= Dataset rows =

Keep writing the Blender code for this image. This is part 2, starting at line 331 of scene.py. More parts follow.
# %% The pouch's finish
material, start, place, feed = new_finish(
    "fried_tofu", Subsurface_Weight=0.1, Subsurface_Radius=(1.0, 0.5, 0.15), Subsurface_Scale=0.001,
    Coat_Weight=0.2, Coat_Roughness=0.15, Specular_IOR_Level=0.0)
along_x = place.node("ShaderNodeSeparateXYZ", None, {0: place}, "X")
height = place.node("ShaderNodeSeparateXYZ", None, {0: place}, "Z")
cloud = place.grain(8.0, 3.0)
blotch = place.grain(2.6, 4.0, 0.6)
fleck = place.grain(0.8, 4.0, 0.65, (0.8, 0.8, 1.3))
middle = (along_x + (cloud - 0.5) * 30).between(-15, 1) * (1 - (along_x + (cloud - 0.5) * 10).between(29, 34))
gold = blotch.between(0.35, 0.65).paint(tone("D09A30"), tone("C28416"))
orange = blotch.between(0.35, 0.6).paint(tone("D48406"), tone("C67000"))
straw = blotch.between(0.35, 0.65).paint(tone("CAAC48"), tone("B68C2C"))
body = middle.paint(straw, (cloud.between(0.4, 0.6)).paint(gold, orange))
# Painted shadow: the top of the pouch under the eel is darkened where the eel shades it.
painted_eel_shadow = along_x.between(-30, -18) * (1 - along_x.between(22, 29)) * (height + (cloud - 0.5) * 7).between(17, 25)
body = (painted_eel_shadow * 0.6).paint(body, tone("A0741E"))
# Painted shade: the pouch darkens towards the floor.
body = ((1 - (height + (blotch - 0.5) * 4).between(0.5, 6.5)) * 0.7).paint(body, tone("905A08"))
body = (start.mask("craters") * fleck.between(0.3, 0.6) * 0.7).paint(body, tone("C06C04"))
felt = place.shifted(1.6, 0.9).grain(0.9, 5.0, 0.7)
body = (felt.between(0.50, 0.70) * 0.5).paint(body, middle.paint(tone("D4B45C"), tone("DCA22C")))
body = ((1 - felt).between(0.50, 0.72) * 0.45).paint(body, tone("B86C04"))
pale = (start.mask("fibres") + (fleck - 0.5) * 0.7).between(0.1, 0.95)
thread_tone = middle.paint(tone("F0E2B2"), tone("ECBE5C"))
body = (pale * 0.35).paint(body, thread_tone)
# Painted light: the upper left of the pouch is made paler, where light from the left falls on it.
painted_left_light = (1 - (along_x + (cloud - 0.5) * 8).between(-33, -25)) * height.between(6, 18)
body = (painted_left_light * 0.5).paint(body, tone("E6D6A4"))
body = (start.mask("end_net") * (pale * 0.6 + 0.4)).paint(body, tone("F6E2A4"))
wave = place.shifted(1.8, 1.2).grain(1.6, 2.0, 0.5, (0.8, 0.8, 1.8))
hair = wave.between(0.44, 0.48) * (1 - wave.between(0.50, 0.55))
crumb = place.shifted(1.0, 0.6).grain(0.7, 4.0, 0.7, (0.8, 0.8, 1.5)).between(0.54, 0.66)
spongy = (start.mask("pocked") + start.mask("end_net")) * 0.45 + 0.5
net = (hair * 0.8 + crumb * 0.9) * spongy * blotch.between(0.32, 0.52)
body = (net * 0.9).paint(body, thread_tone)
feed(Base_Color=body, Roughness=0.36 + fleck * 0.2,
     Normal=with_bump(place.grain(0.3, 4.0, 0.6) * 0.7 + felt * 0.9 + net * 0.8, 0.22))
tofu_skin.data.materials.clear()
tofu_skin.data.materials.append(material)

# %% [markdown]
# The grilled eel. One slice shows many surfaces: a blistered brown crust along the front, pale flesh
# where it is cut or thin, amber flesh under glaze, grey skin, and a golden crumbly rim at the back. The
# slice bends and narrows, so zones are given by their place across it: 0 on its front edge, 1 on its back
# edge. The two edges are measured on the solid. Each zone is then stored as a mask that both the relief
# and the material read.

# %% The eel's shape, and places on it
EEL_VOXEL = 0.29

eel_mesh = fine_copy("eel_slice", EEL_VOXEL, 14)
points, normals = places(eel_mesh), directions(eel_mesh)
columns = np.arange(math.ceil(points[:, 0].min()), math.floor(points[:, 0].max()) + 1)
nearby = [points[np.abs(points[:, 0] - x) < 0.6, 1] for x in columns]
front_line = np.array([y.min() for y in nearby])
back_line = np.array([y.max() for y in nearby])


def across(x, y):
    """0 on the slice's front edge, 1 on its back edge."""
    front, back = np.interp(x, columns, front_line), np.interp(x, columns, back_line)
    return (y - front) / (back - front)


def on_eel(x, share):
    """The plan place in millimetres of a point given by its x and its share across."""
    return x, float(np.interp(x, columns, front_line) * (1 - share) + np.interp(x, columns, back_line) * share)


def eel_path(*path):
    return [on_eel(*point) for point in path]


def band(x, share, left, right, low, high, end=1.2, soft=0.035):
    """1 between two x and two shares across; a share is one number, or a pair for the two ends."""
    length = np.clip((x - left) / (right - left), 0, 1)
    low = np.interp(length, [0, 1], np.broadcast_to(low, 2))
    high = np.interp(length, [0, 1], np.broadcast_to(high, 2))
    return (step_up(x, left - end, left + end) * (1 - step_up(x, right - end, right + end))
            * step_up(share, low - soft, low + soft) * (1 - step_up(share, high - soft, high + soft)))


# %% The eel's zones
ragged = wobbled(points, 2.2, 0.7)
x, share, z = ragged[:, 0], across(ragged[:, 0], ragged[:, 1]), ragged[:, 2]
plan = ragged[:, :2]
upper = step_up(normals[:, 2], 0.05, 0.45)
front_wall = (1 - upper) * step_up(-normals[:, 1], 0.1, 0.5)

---

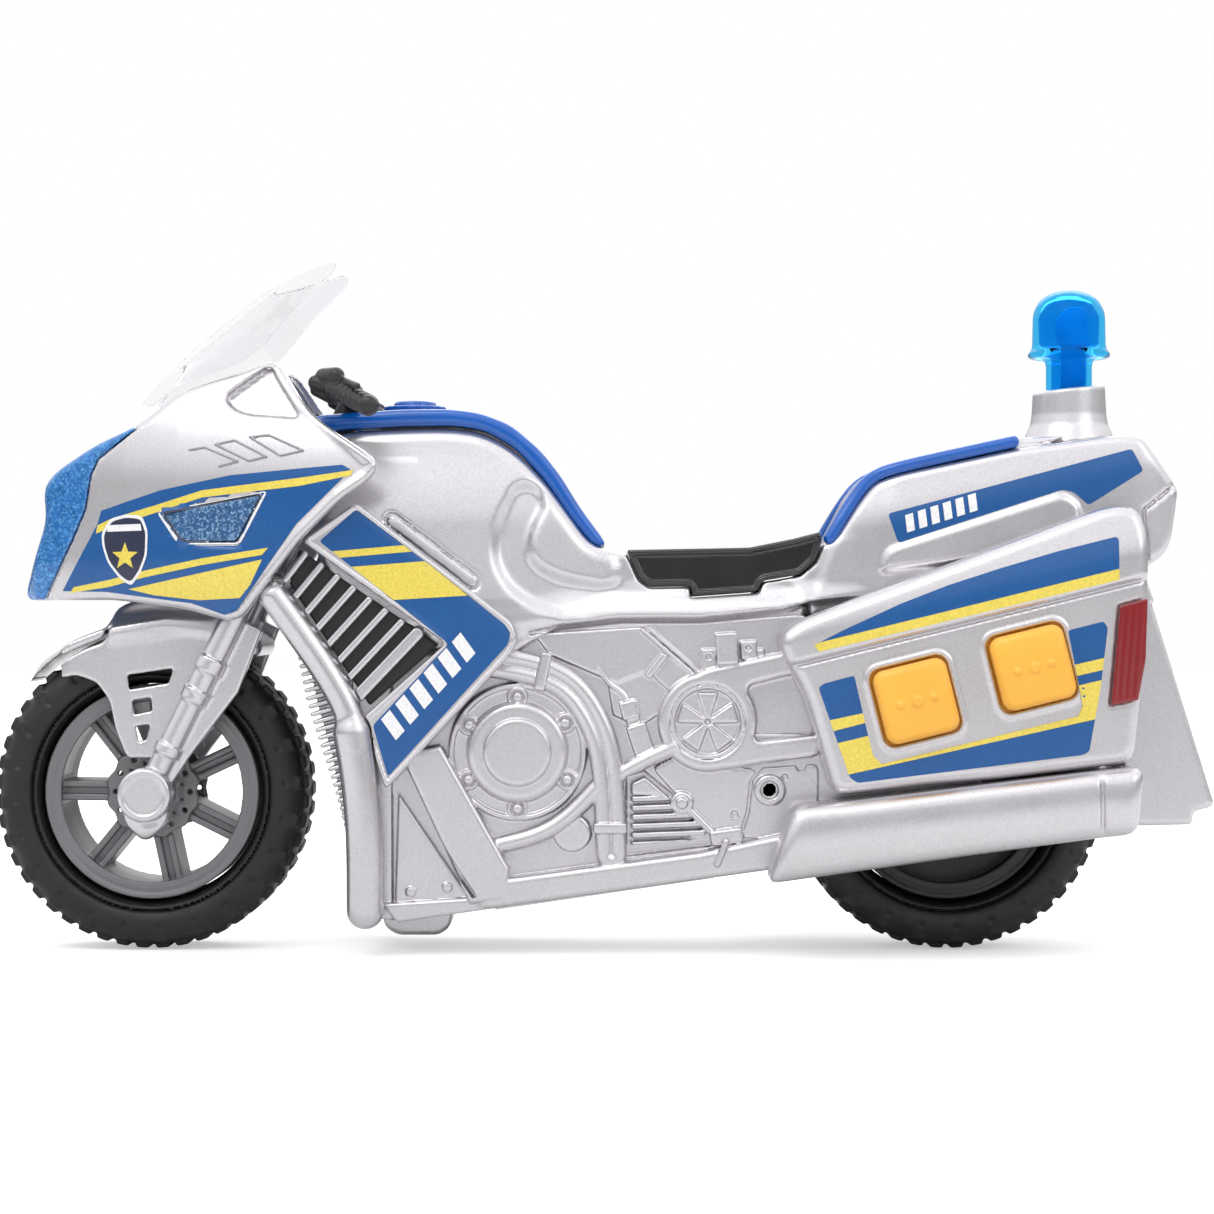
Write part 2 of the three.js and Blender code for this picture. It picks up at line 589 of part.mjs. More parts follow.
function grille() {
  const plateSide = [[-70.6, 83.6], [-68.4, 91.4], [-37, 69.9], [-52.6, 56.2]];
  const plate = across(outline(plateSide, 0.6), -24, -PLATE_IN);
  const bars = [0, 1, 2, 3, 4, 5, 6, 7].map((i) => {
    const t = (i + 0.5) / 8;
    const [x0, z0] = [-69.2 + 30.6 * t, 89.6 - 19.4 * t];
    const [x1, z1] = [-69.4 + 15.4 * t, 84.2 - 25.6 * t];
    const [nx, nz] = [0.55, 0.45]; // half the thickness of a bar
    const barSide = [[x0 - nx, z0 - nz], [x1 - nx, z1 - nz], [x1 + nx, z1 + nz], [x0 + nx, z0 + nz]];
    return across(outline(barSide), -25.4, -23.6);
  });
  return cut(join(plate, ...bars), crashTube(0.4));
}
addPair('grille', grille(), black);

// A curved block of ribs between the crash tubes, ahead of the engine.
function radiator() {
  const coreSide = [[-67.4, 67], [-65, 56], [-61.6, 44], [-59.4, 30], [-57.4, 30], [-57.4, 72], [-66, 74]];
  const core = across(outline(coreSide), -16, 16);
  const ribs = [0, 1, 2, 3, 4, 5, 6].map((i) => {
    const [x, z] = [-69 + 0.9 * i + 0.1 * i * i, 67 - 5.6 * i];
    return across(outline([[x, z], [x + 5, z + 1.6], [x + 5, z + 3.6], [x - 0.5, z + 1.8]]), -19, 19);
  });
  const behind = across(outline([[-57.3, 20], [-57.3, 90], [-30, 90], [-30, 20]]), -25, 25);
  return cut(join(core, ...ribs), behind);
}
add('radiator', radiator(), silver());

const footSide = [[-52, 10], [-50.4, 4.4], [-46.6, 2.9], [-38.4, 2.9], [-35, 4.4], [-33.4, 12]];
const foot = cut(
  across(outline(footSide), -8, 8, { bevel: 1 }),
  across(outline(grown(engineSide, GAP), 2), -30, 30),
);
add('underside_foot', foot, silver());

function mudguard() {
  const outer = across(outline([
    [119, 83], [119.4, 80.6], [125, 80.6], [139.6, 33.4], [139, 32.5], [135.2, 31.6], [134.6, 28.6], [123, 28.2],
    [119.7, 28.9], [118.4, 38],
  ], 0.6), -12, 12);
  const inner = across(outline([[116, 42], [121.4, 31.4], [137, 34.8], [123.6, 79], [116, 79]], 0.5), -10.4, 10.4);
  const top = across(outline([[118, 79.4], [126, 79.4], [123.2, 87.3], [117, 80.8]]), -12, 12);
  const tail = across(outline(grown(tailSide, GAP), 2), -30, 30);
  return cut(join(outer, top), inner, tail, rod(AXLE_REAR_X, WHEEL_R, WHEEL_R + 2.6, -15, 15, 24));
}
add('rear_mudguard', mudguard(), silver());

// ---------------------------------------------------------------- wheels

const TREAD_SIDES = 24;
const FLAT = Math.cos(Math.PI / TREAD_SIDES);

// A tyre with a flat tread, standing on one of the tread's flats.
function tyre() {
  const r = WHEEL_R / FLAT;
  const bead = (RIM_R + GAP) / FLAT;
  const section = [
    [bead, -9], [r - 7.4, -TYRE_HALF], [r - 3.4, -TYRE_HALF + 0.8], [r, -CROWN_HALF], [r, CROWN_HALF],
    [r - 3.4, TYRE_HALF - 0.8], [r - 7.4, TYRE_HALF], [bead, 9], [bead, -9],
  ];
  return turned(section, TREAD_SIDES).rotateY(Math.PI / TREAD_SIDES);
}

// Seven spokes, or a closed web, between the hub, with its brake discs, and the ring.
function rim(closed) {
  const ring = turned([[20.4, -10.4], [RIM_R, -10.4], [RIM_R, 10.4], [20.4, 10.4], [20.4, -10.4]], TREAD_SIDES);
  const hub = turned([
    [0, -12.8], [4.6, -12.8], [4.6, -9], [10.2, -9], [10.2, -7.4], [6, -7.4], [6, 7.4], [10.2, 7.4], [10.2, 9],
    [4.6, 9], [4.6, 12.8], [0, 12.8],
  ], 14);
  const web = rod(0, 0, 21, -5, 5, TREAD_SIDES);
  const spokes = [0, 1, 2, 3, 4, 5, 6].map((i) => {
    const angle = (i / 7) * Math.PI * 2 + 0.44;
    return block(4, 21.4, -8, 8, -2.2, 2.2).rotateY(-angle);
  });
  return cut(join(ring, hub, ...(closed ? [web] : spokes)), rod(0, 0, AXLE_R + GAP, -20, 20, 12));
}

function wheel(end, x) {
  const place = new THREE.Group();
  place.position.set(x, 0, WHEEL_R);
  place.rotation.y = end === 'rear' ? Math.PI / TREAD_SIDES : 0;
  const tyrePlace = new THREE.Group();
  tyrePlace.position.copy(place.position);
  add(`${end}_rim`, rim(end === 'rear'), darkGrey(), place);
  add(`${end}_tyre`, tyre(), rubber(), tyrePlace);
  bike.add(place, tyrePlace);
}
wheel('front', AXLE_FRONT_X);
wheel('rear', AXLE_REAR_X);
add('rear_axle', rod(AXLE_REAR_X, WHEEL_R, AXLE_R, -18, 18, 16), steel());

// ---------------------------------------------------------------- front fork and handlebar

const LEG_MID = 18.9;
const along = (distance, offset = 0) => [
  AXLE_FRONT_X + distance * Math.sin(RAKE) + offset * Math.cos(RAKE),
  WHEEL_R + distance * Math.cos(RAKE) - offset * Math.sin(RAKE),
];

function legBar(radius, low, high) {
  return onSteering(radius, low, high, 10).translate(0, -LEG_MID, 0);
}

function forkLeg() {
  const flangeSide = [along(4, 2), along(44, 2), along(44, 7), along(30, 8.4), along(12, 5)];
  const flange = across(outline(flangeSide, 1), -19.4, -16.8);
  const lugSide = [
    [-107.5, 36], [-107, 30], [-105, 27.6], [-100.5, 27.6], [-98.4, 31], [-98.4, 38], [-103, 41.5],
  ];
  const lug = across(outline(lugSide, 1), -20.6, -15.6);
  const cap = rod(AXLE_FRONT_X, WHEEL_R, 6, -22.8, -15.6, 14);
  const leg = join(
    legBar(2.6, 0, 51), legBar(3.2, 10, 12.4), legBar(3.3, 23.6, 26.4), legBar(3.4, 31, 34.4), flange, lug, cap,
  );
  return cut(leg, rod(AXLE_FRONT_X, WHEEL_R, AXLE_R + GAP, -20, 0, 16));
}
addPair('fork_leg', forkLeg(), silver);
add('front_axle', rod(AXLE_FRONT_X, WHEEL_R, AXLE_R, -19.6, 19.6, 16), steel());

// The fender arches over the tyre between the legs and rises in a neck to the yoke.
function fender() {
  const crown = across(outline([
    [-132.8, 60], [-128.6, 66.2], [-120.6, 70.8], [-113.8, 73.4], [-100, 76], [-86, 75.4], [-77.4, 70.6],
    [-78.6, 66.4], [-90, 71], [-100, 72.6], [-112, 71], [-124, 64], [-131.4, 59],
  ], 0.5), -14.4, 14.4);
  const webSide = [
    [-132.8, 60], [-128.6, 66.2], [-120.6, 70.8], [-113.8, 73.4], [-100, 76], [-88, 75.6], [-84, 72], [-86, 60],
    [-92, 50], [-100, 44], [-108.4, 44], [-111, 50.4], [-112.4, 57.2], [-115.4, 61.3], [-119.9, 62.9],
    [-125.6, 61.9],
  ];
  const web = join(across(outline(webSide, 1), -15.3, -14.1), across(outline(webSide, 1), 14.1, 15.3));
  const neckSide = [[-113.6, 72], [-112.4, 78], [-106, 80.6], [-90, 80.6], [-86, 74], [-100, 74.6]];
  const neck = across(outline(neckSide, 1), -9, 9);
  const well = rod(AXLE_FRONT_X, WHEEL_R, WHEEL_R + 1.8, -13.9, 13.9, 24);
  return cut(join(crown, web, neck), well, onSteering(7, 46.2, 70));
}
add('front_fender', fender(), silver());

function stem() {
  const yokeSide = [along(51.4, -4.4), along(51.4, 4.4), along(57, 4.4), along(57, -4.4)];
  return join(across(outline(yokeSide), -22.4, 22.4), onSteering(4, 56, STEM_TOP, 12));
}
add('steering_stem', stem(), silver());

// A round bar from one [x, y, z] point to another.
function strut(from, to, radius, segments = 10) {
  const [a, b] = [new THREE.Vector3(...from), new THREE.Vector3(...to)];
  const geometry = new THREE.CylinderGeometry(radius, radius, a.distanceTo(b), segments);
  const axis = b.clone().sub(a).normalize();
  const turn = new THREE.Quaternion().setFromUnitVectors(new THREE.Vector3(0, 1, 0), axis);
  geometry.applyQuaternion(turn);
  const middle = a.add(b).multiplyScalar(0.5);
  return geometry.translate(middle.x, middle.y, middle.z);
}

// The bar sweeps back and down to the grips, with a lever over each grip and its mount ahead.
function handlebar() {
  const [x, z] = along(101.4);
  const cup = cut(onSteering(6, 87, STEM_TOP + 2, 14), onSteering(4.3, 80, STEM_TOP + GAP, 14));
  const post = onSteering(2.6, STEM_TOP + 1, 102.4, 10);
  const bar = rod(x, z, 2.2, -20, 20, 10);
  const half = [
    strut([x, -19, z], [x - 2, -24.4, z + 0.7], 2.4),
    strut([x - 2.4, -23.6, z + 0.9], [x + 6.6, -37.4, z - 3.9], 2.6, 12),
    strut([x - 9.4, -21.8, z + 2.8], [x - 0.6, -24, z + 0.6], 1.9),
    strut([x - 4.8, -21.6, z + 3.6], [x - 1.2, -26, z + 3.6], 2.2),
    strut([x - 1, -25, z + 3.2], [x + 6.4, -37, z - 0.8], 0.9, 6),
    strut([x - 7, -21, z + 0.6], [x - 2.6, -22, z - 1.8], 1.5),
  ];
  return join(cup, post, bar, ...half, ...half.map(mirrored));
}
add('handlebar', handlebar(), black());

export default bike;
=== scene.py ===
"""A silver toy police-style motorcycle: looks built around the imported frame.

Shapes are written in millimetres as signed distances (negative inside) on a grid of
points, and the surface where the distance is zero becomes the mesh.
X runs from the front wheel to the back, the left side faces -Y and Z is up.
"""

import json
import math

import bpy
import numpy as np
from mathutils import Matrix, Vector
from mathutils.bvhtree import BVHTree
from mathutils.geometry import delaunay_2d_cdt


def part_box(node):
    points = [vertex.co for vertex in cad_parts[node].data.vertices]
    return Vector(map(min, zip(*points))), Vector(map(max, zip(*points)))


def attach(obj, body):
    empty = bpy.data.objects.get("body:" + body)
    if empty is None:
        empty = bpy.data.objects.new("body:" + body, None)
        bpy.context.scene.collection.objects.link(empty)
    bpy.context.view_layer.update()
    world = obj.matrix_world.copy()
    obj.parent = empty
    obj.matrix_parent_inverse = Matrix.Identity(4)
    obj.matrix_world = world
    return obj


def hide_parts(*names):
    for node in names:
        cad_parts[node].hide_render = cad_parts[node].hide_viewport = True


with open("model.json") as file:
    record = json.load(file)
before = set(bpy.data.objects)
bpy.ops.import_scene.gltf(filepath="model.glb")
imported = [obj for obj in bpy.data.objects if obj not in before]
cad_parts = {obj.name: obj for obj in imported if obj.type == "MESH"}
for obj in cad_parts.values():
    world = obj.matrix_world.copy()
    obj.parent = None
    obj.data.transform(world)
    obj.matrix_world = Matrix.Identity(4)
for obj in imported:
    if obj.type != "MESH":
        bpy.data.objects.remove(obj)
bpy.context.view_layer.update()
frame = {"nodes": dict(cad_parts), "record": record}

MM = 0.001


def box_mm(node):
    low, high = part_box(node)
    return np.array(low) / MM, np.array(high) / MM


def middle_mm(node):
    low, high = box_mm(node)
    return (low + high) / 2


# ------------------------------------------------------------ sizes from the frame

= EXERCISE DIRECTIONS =
Retype, word for word, every line from the line with "its mount ahead." to the line with "for node in", inclusive. Add nothing.

= RESULT OF THE TASK =
// The bar sweeps back and down to the grips, with a lever over each grip and its mount ahead.
function handlebar() {
  const [x, z] = along(101.4);
  const cup = cut(onSteering(6, 87, STEM_TOP + 2, 14), onSteering(4.3, 80, STEM_TOP + GAP, 14));
  const post = onSteering(2.6, STEM_TOP + 1, 102.4, 10);
  const bar = rod(x, z, 2.2, -20, 20, 10);
  const half = [
    strut([x, -19, z], [x - 2, -24.4, z + 0.7], 2.4),
    strut([x - 2.4, -23.6, z + 0.9], [x + 6.6, -37.4, z - 3.9], 2.6, 12),
    strut([x - 9.4, -21.8, z + 2.8], [x - 0.6, -24, z + 0.6], 1.9),
    strut([x - 4.8, -21.6, z + 3.6], [x - 1.2, -26, z + 3.6], 2.2),
    strut([x - 1, -25, z + 3.2], [x + 6.4, -37, z - 0.8], 0.9, 6),
    strut([x - 7, -21, z + 0.6], [x - 2.6, -22, z - 1.8], 1.5),
  ];
  return join(cup, post, bar, ...half, ...half.map(mirrored));
}
add('handlebar', handlebar(), black());

export default bike;
=== scene.py ===
"""A silver toy police-style motorcycle: looks built around the imported frame.

Shapes are written in millimetres as signed distances (negative inside) on a grid of
points, and the surface where the distance is zero becomes the mesh.
X runs from the front wheel to the back, the left side faces -Y and Z is up.
"""

import json
import math

import bpy
import numpy as np
from mathutils import Matrix, Vector
from mathutils.bvhtree import BVHTree
from mathutils.geometry import delaunay_2d_cdt


def part_box(node):
    points = [vertex.co for vertex in cad_parts[node].data.vertices]
    return Vector(map(min, zip(*points))), Vector(map(max, zip(*points)))


def attach(obj, body):
    empty = bpy.data.objects.get("body:" + body)
    if empty is None:
        empty = bpy.data.objects.new("body:" + body, None)
        bpy.context.scene.collection.objects.link(empty)
    bpy.context.view_layer.update()
    world = obj.matrix_world.copy()
    obj.parent = empty
    obj.matrix_parent_inverse = Matrix.Identity(4)
    obj.matrix_world = world
    return obj


def hide_parts(*names):
    for node in names:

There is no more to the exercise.